According to the American Heart Association, "stroke is the leading cause of serious, long-term disability in the United States". The group’s
The Stroke Association defines a stroke as a "brain attack which occurs when a blood clot blocks an artery (a blood vessel that carries blood from the heart to the body) or a blood vessel (a tube through which the blood moves through the body) breaks, interrupting blood flow to an area of the brain."
There are two types of stroke. Ischemic stroke occurs when a blood vessel which supplies the brain bocomes blocked. It is the most common, accounting for an estimated 87% of all stroke cases. Hemorragic stroke occurs when blood leaks into the brain from a broken blood vessel and is more often fatal. Without the flow of blood and oxygen, brain cells die, which results in brain damage and disability.
Heart Disease and Stroke Statistics, 2009 Update, also reports that, on average, every 40 seconds, someone has a stroke, and each year, about 795,000 people experience a stroke. There are almost five million stroke survivors in America today.Stroke Causes Different Disabilities
The type and severity of disability caused by stroke depends on what part of the brain was affected and the severity of the damage incurred. According to the National Institute of Neurological Disorders and Stroke, "generally, stroke can cause five types of disabilities: paralysis or problems controlling movement; sensory disturbances including pain; problems using or understanding language; problems with thinking and memory; and emotional disturbances."
Stroke Treatments Today
There are many treatments and therapies for stroke victims. Today, the most widely used are various medications, often combined with physical and/or speech therapy. In addition to medication and physical therapy, there is promising research on the benefits of stem cell treatments for stroke victims. More than 100 studies have been reported by the National Institutes of Health, a division of the U.S. Department of Health and Human Services. Some stem cell treatments would facilitate or improve the recovery and rehabilitation after a stroke. Other stem cell research focuses on the ability to repair damage done during a stroke.
Stem Cell Treatment for Stroke Survivors
One of the latest studies being funded by the National Institutes of Health is based out of the University of Texas at Houston. The study aims to use a patient's own stem cells harvested from bone marrow to repair the brain as quickly as possible after the stroke episode (within 24-72 hours of initial symptoms). If effective, it will help to reduce disability incurred due to brain damage. As of April 2009, at least one patient has undergone this stem cell treatment with encouraging preliminary results.

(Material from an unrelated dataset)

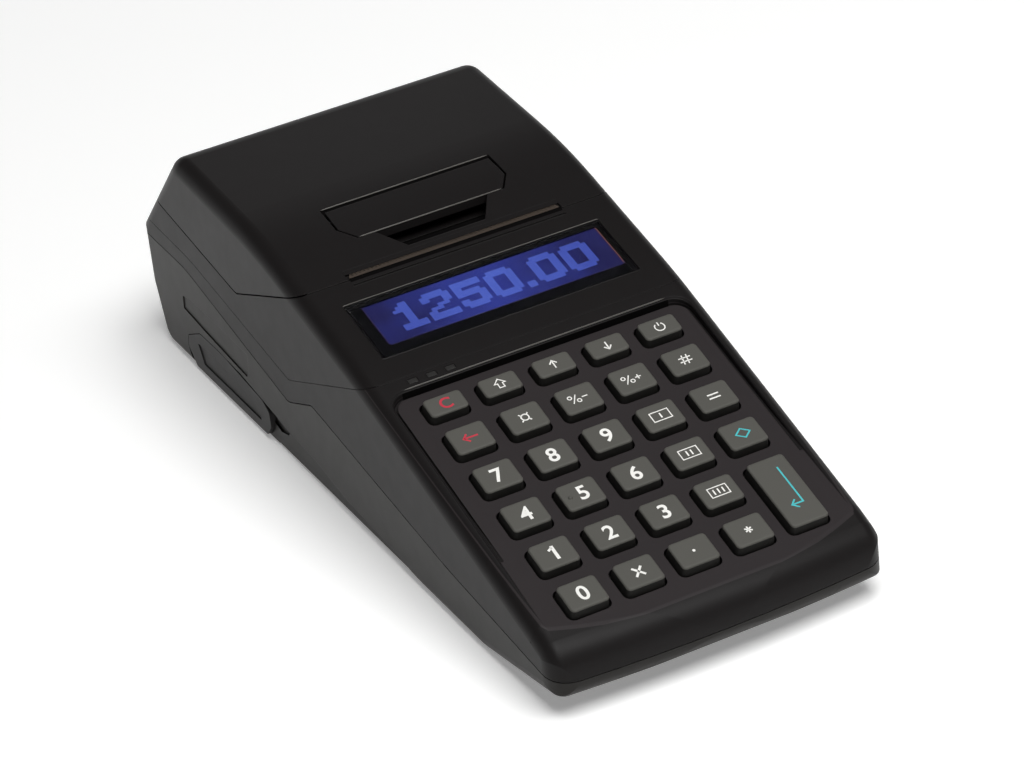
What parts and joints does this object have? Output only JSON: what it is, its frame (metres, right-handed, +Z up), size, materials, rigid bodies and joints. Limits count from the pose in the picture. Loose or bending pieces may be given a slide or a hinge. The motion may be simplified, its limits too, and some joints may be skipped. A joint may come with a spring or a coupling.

This clinical study builds on laboratory and animal research which indicated that stem cells can migrate to the injured area of the brain and help repair damage. The prior research showed that, while the stem cells did not generate new brain cells as the scientists had hypothesized, they did cause the cells to protect nerve tissue from damage due to inflammation. When the scientists compared results to the animals that did not receive the injected cells, they found that the animals who received the stem cell therapy showed 60% less nerve tissue damage.
A similar study was conducted at Stanford University in California in 2008, where animals' brains were injected with neural tissue derived from human embryonic stem cells. In this study, the animals demonstrated improved mobility and strength in the parts of their bodies affected by the stroke.
There currently are several research studies underway which investigate the benefits of human umbilical cord stem cells as a treatment for stroke recovery. One study, announced in January 2009, is investigating the benefit of using umbilical cord stem cells in combination with mannitol, a prescription medication with diuretic properties which currently is used to help brain trauma victims.
Both public and privately-funded research programs investigating the use of various types of stem cells to aid stroke victims continue to make rapid and promising progress.